Starting at the line with "build_rose()" and stopping at the line with "obj.data.transform(world)", repeat each line exactly. Include both and omit the rest.

START COLLECTED DATA

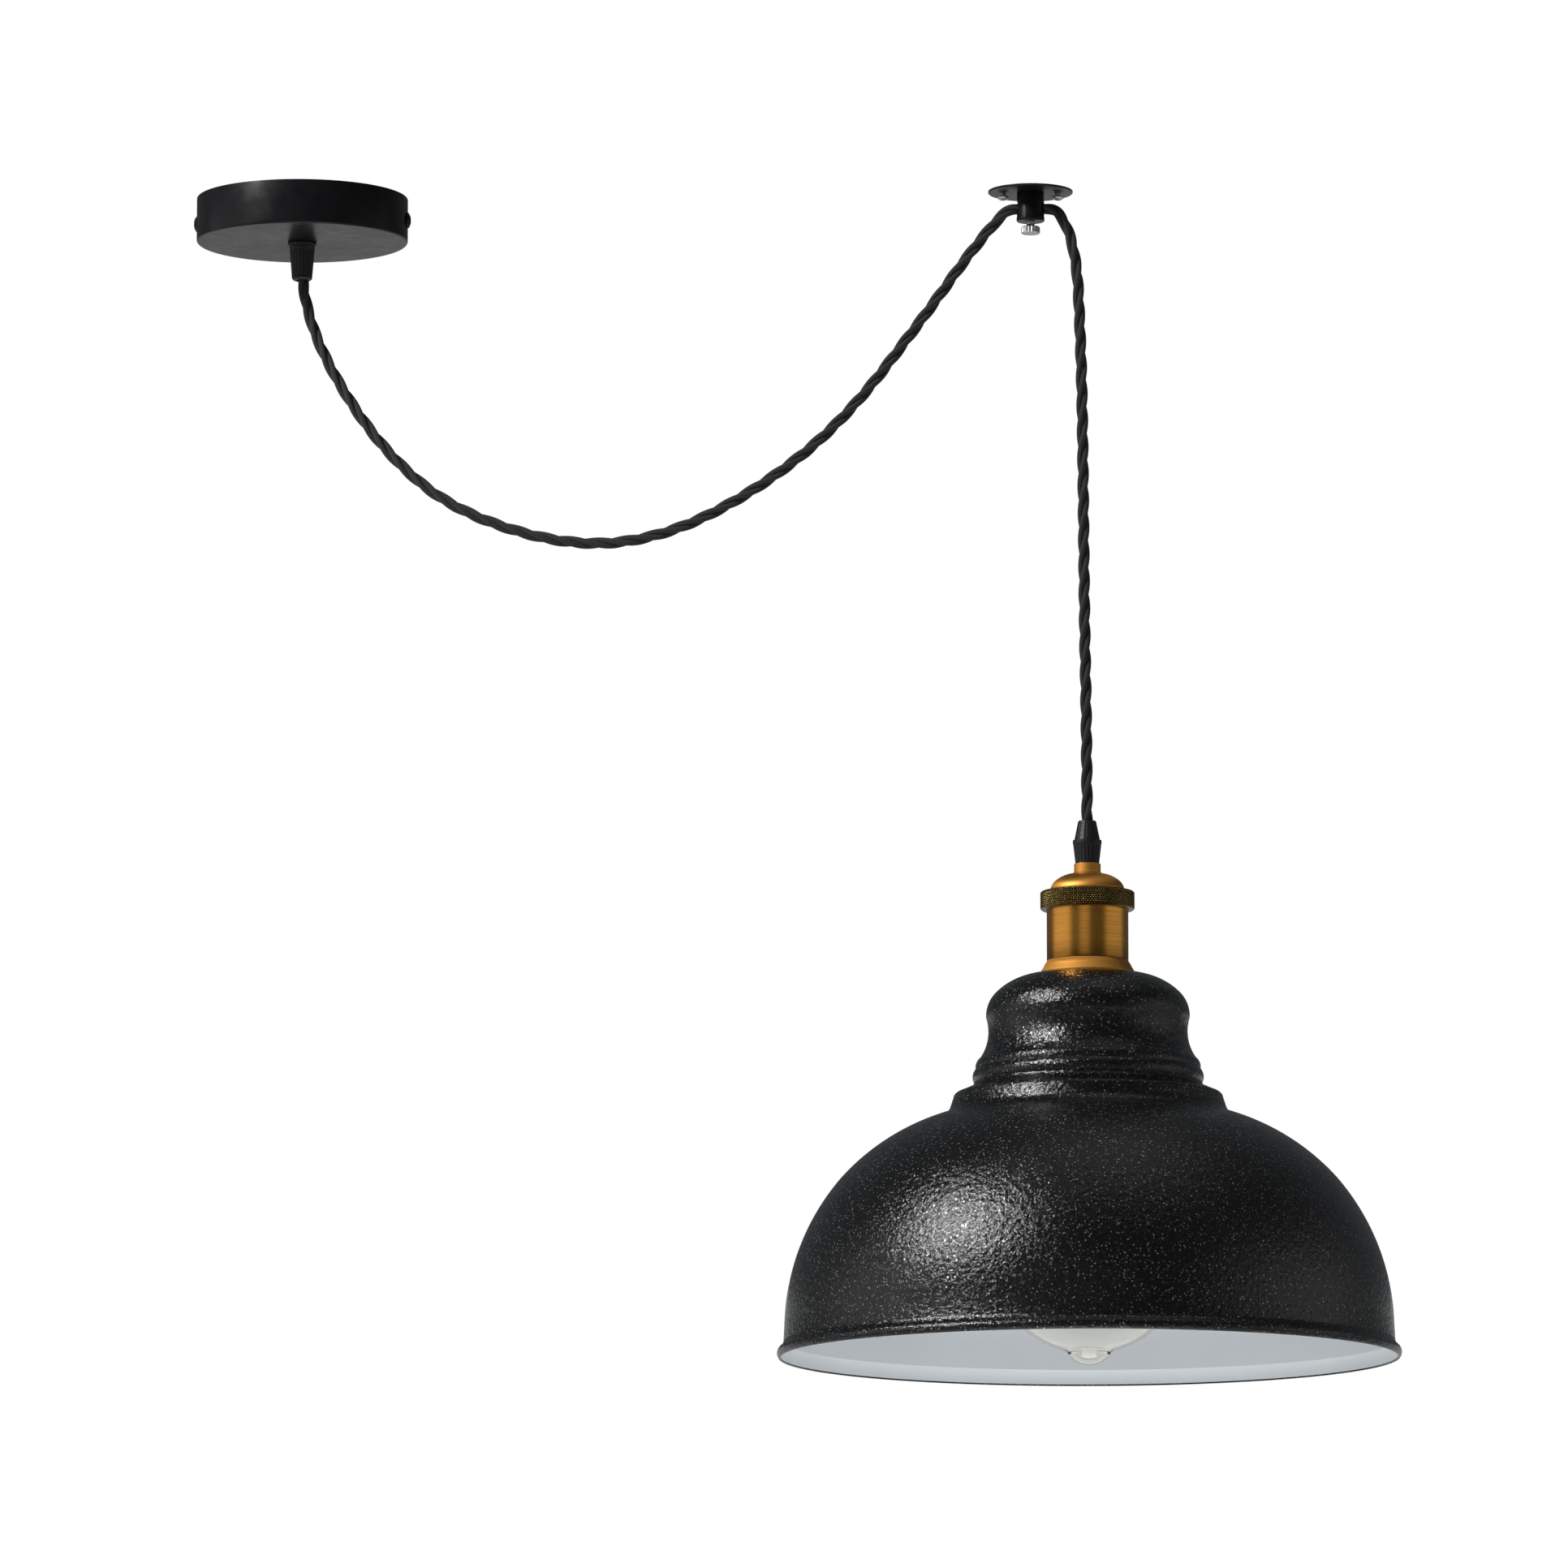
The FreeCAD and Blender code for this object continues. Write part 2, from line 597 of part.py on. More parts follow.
# -------------------------------------------------------------------------- lamp
def build_holder(spot):
    """Lamp holder from the cord grip down to the shade ring."""
    stem, gap = S.stem_radius, S.fit_gap
    keep(turned("holder_grip_cap", [
        (S.grip_spigot + gap, S.grip_lip_high),
        (S.grip_wide, S.grip_lip_high),
        (4.25, S.grip_top - 0.8),
        (3.55, S.grip_top),
        (S.grip_mouth, S.grip_top),
        (S.grip_mouth, S.grip_lip_high + 6.5),
        (S.grip_spigot + gap, S.grip_lip_high + 6.5),
    ], spot))
    keep(turned("holder_grip_base", [
        (S.stem_bore, S.cap_top - 6),
        (stem, S.cap_top - 6),
        (stem, S.bush_top),
        (5.55, S.bush_top),
        (6.65, S.grip_lip_low),
        (S.grip_collar, S.grip_lip_low),
        (S.grip_collar, S.grip_lip_high),
        (S.grip_spigot, S.grip_lip_high),
        (S.grip_spigot, S.grip_lip_high + 6),
        (S.stem_bore, S.grip_lip_high + 6),
    ], spot))
    keep(turned("holder_neck_bush", [
        (stem + gap, S.cap_top),
        (S.bush_radius + 0.3, S.cap_top),
        (S.bush_radius + 0.3, S.cap_top + 0.9),
        (S.bush_radius, S.cap_top + 1.2),
        (S.bush_radius, S.bush_top),
        (stem + gap, S.bush_top),
    ], spot))
    wall, outer, earth_y = S.holder_wall, S.holder_radius - 0.2, 11.4
    dome = turned("holder_cap_spinning", [
        (stem + gap, S.cap_top - wall),
        (stem + gap, S.cap_top),
        (8.4, S.cap_top, -14),
        (14.8, S.cap_top - 2.9, -7),
        (17.4, S.cap_top - 7.3),
        (17.4, S.knurl_high, -3),
        (outer, S.knurl_high - 1.9),
        (outer, S.holder_top),
        (outer - wall, S.holder_top),
        (outer - wall, S.knurl_high - 2.4),
        (17.4 - wall, S.knurl_high - 0.9),
        (17.4 - wall, S.cap_top - 7.3, 7 - wall),
        (14.06, S.cap_top - 3.85, 14 - wall),
        (8.2, S.cap_top - wall),
    ])
    boss = rod("holder_cap_earth_boss", 2.8, 6.4, (0, earth_y, S.cap_top - 9.3))
    thread = rod("holder_cap_earth_thread", 1.55, 3.2, (0, earth_y, S.cap_top - 9.8))
    solid_cap = union("holder_cap_with_boss", [dome, boss])
    keep(cut("holder_cap", solid_cap, [thread], spot))
    keep(lock_nut("holder_grip_nut", (S.lamp_x, S.lamp_y, S.cap_top - wall - 3.0 - S.shade_top)))
    keep(group("holder_earth_screw", [screw("holder_earth_screw_body", 2.5, 2.0, 1.5, 2.6,
                                            (0, earth_y, S.cap_top - 9.3), DOWNWARD)], spot))
    keep(turned("knurled_ring", [
        (outer + 0.1, S.knurl_low + 5.4),
        (S.holder_radius + 0.1, S.knurl_low + 5.4),
        (S.holder_radius + 0.1, S.knurl_low),
        (S.knurl_radius - 0.5, S.knurl_low),
        (S.knurl_radius, S.knurl_low + 0.5),
        (S.knurl_radius, S.knurl_high - 0.5),
        (S.knurl_radius - 0.5, S.knurl_high),
        (outer + 0.1, S.knurl_high),
    ], spot))
    keep(turned("holder_body", [
        (S.holder_radius - wall, S.skirt_height),
        (S.holder_radius, S.skirt_height),
        (S.holder_radius, S.holder_top - 0.3),
        (S.holder_radius - wall, S.holder_top - 0.3),
    ], spot))
    liner_wall = 1.3
    keep(turned("holder_skirt", [
        (S.liner_radius - liner_wall, -S.liner_length),
        (S.liner_radius, -S.liner_length),
        (S.liner_radius, 0),
        (S.skirt_radius, 0),
        (S.skirt_radius - 0.3, 1.2, 12),
        (S.holder_radius, S.skirt_height),
        (S.liner_radius - liner_wall, S.skirt_height),
    ], spot))
    keep(turned("shade_ring", [
        (S.liner_radius + gap, -S.shade_wall - 4.6),
        (S.liner_radius + 2.2, -S.shade_wall - 4.6),
        (S.liner_radius + 2.2, -S.shade_wall - 1.8),
        (21.9, -S.shade_wall - 1.8),
        (21.9, -S.shade_wall),
        (S.liner_radius + gap, -S.shade_wall),
    ], spot))


def build_socket(spot):
    """The socket inside the holder: insulator, threaded shell, contact and its screws."""
    floor = S.socket_high - 6.5
    insulator = turned("socket_insulator_moulding", [
        (14.6, -S.socket_low),
        (S.socket_radius, -S.socket_low),
        (S.socket_radius, S.socket_high),
        (0, S.socket_high),
        (0, floor),
        (14.6, floor),
    ])
    wells = [rod("socket_screw_hole", 1.55, 10, (side * 8.5, 4.0, floor - 1)) for side in (-1, 1)]
    wells += [rod("socket_wire_hole", 1.3, 10, (side * 8.5, -3.0, floor - 1)) for side in (-1, 1)]
    keep(cut("socket_insulator", insulator, wells, spot))
    keep(turned("socket_shell", [
        (S.shell_radius - 0.5, -S.socket_low),
        (S.shell_radius, -S.socket_low),
        (S.shell_radius, floor),
        (S.shell_radius - 6, floor),
        (S.shell_radius - 6, floor - 0.5),
        (S.shell_radius - 0.5, floor - 0.5),
    ], spot))
    keep(turned("centre_contact", [
        (0, S.bulb_contact_top + 0.1),
        (2.6, S.bulb_contact_top + 0.1),
        (5.0, floor - 0.5),
        (5.0, floor),
        (0, floor),
    ], spot))
    screws = [screw("socket_screw", 2.9, 1.9, 1.5, 5.5, (side * 8.5, 4.0, S.socket_high))
              for side in (-1, 1)]
    keep(group("socket_terminal_screws", screws, spot))


# Stations down the outside of the shade: radius, drop below its top, angle of the outward
# normal above the horizontal, and radius of the arc to the next station (negative where
# the wall bulges outwards, none where it is straight).
SHADE_STATIONS = [
    (22.0, 0.0, 90, -30.0), (43.2, 8.8, 45, -15.0), (47.6, 19.4, 0, -7.5), (47.3, 21.3, -15, 21.9),
    (50.6, 39.6, 42, -5.0), (52.6, 43.6, 0, None), (52.5, 44.6, 12, -5.5), (53.3, 51.0, 20, 3.0),
    (55.4, 53.4, 64, None), (60.6, 55.7, 60, -2.8), (63.0, 58.2, 17, None), (64.4, 62.4, 24, 5.5),
    (68.6, 66.3, 70, -104.0), (116.4, 97.1, 41, -108.0), (141.7, 160.5, 3, None),
    (142.3, 172.2, 10, 5.0), (143.6, 174.6, 22, -3.4),
]
RIM_DROP = 179.8


def build_shade(spot):
    """Spun steel bell shade with a waist, beads, a step and a rolled rim."""
    wall = S.shade_wall
    outside = [(S.shade_hole, 0)]
    inside = []
    arriving = None
    for radius, drop, lean, bend in SHADE_STATIONS:
        across, up = math.cos(math.radians(lean)), math.sin(math.radians(lean))
        outside.append((radius, -drop) if bend is None else (radius, -drop, bend))
        corner = (radius - wall * across, -drop - wall * up)
        inside.insert(0, corner if arriving is None else (*corner, -wall - arriving))
        arriving = bend
    edge = SHADE_STATIONS[-1][0]
    outside += [(edge, -RIM_DROP), (edge - wall, -RIM_DROP)]
    inside.append((S.shade_hole, -wall))
    keep(turned("shade", outside + inside, spot))


def build_bulb(spot):
    """Clear globe bulb: cap and contact, hollow glass, glass stem and filament."""
    cap_top, contact = S.bulb_cap_top, S.bulb_contact_top
    keep(turned("bulb_contact", [
        (0, cap_top + 0.05),
        (4.2, cap_top + 0.05),
        (2.4, contact - 0.4),
        (0, contact),
    ], spot))
    skin = 0.5
    keep(turned("bulb_cap", [
        (S.bulb_cap_radius - skin, -9.0),
        (S.bulb_cap_radius, -9.0),
        (S.bulb_cap_radius, 11.5),
        (9.0, cap_top - 1.0),
        (4.6, cap_top - 0.1),
        (0, cap_top - 0.1),
        (0, cap_top - 1.2),
        (8.4, cap_top - 2.0),
        (S.bulb_cap_radius - skin, 11.0),
    ], spot))
    glass, globe, low = S.glass_wall, S.bulb_radius, S.bulb_low
    neck, neck_top, flare, widest = 12.6, 4.0, -62.0, S.bulb_radius - S.bulb_low
    keep(turned("bulb_glass", [
        (neck - glass, neck_top),
        (neck, neck_top),
        (neck, -14.0, 150),
        (19.0, flare, 95),
        (globe * 0.84, widest + globe * 0.62, -globe),
        (globe, widest, -globe),
        (11.3, -low + 1.6, 2.2),
        (9.8, -low - 0.3, -11),
        (0, -low - 4.7),
        (0, -low - 4.7 + glass, 11 - glass),
        (8.7, -low + 0.3),
        (10.8, -low + 1.6 + glass, globe - glass),
        (globe - glass, widest, globe - glass),
        (globe * 0.84 - glass, widest + globe * 0.62, -(95 + glass.value)),
        (19.0 - glass, flare + 0.3, -(150 + glass.value)),
        (neck - glass, -14.0),
    ], spot))
    keep(turned("bulb_stem", [
        (0, -88.0),
        (2.2, -87.0),
        (2.2, -44.0, 30),
        (4.5, -24.0),
        (11.3, -2.0),
        (11.3, 0.0),
        (0, 0.0),
    ], spot))
    strands = []
    count, upper, lower = 8, -62.0 - S.shade_top.value, -122.0 - S.shade_top.value
    for index in range(count):
        strand = []
        for step, reach, height in ((0.1, 9.0, upper), (0.45, 12.0, lower),
                                    (0.75, 12.0, lower), (1.0, 9.0, upper)):
            angle = math.radians(360 / count * (index + step))
            strand.append((S.lamp_x.value + reach * math.cos(angle),
                           S.lamp_y.value + reach * math.sin(angle), height))
        strands.append(strand)
    keep(laid_cord("bulb_filament", strands, 0.5))


# ------------------------------------------------------------------------- model
def build_lamp():
    """Everything that hangs on the cord."""
    spot = (S.lamp_x, S.lamp_y, -S.shade_top)
    build_holder(spot)
    build_socket(spot)
    build_shade(spot)
    build_bulb(spot)


def check_model():
    """Stop if any object failed or any node isn't a sound solid."""
    for item in doc.Objects:
        if "Invalid" in item.State or "Error" in item.State:
            raise RuntimeError(f"{item.Label} failed: {item.State}")
    for node in nodes:
        if node.Shape.isNull() or not node.Shape.isValid() or node.Shape.Volume <= 0:
            raise RuntimeError(f"{node.Label} has no sound solid")


def write_steps():
    """Write one STEP file for each node."""
    os.makedirs("parts", exist_ok=True)
    for node in nodes:
        node.Shape.exportStep(f"parts/{node.Label}.step")


build_rose()
build_rose_grip()
build_clamp()
build_cord()
build_wires()
build_lamp()
doc.recompute()
check_model()
write_steps()
print(len(nodes), "nodes")
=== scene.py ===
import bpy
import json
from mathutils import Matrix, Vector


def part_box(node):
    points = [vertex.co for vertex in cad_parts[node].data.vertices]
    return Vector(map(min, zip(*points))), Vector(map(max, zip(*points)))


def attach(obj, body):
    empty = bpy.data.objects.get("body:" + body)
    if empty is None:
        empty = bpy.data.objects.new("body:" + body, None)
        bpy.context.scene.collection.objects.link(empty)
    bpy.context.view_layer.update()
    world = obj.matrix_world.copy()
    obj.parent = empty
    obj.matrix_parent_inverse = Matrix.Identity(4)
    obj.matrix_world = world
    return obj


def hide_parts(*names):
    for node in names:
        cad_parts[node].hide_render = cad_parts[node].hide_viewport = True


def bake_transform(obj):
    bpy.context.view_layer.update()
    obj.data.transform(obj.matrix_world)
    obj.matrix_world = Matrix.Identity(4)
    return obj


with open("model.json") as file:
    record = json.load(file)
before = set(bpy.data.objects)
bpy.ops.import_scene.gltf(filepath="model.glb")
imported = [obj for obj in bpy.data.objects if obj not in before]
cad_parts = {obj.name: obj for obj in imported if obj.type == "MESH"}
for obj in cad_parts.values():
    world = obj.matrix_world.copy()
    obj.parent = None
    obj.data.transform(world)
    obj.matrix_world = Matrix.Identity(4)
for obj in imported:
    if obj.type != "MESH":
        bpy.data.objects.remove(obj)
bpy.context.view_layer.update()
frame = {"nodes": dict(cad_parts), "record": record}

import json
import math

import bmesh
import bpy
import numpy as np
from mathutils import Vector

# The looks of a swag pendant light: satin black ceiling rose and clamp, twisted textile cord,
# brushed brass holder, flecked black bell shade with a white inside, and a clear globe bulb.

MM = 0.001
TURN = 2 * math.pi

# Thread pitches in millimetres.
E27_PITCH = 3.62
M4_PITCH = 0.7

# The knurled ring's diamonds: how many stand round it, and their width over their height.
KNURL_COUNT = 104
KNURL_SLANT = 0.75

# The rose's two side screws: the turn of their line from X, and their drop in millimetres.
SIDE_SCREW_TURN = math.radians(-5.6)
SIDE_SCREW_DROP = 11.0

# Sections: the least span in millimetres and the least turn that are rounded at a corner.
SAME_PLACE = 1e-6
SMOOTH_TURN = math.radians(22)

# Shading breaks at edges sharper than this, and at a finer angle on pieces with cut holes.
CREASE = math.radians(50)
CUT_CREASE = math.radians(35)


# ------------------------------------------------------------------ places from the frame
def middle(node):
    """Centre of a CAD node's box, in metres."""
    low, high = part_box(node)
    return [(a + b) / 2 for a, b in zip(low, high)]


def radius_of(node):
    """Half the width of a round CAD node, in millimetres."""
    low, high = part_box(node)
    return (high[0] - low[0]) / 2 / MM


def level(node, end, datum):
    """Height of a CAD node's top (1) or bottom (0) above a datum, in millimetres."""
    return (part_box(node)[end][2] - datum) / MM


CLAMP = (middle("hook_plate")[0], middle("hook_plate")[1], 0.0)
LAMP = (middle("holder_body")[0], middle("holder_body")[1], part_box("shade")[1][2])
ROSE = (0.0, 0.0, 0.0)


# --------------------------------------------------------------------------- camera
CAMERA_PLACE = Vector((0.2283, -5.149, -1.031))
CAMERA_AIM = Vector((0.2283, 0.0, -0.280))
LENS = 253.9


def make_camera():
    """A long lens a little below the lamp, looking slightly up."""
    camera = bpy.data.objects.new("camera", bpy.data.cameras.new("camera"))
    bpy.context.scene.collection.objects.link(camera)
    camera.location = CAMERA_PLACE
    camera.rotation_euler = (CAMERA_AIM - CAMERA_PLACE).to_track_quat("-Z", "Y").to_euler()
    camera.data.lens = LENS
    camera.data.sensor_width = 36
    camera.data.clip_end = 50
    bpy.context.scene.camera = camera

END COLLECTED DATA

◆ FINISHED EXERCISE
build_rose()
build_rose_grip()
build_clamp()
build_cord()
build_wires()
build_lamp()
doc.recompute()
check_model()
write_steps()
print(len(nodes), "nodes")
=== scene.py ===
import bpy
import json
from mathutils import Matrix, Vector


def part_box(node):
    points = [vertex.co for vertex in cad_parts[node].data.vertices]
    return Vector(map(min, zip(*points))), Vector(map(max, zip(*points)))


def attach(obj, body):
    empty = bpy.data.objects.get("body:" + body)
    if empty is None:
        empty = bpy.data.objects.new("body:" + body, None)
        bpy.context.scene.collection.objects.link(empty)
    bpy.context.view_layer.update()
    world = obj.matrix_world.copy()
    obj.parent = empty
    obj.matrix_parent_inverse = Matrix.Identity(4)
    obj.matrix_world = world
    return obj


def hide_parts(*names):
    for node in names:
        cad_parts[node].hide_render = cad_parts[node].hide_viewport = True


def bake_transform(obj):
    bpy.context.view_layer.update()
    obj.data.transform(obj.matrix_world)
    obj.matrix_world = Matrix.Identity(4)
    return obj


with open("model.json") as file:
    record = json.load(file)
before = set(bpy.data.objects)
bpy.ops.import_scene.gltf(filepath="model.glb")
imported = [obj for obj in bpy.data.objects if obj not in before]
cad_parts = {obj.name: obj for obj in imported if obj.type == "MESH"}
for obj in cad_parts.values():
    world = obj.matrix_world.copy()
    obj.parent = None
    obj.data.transform(world)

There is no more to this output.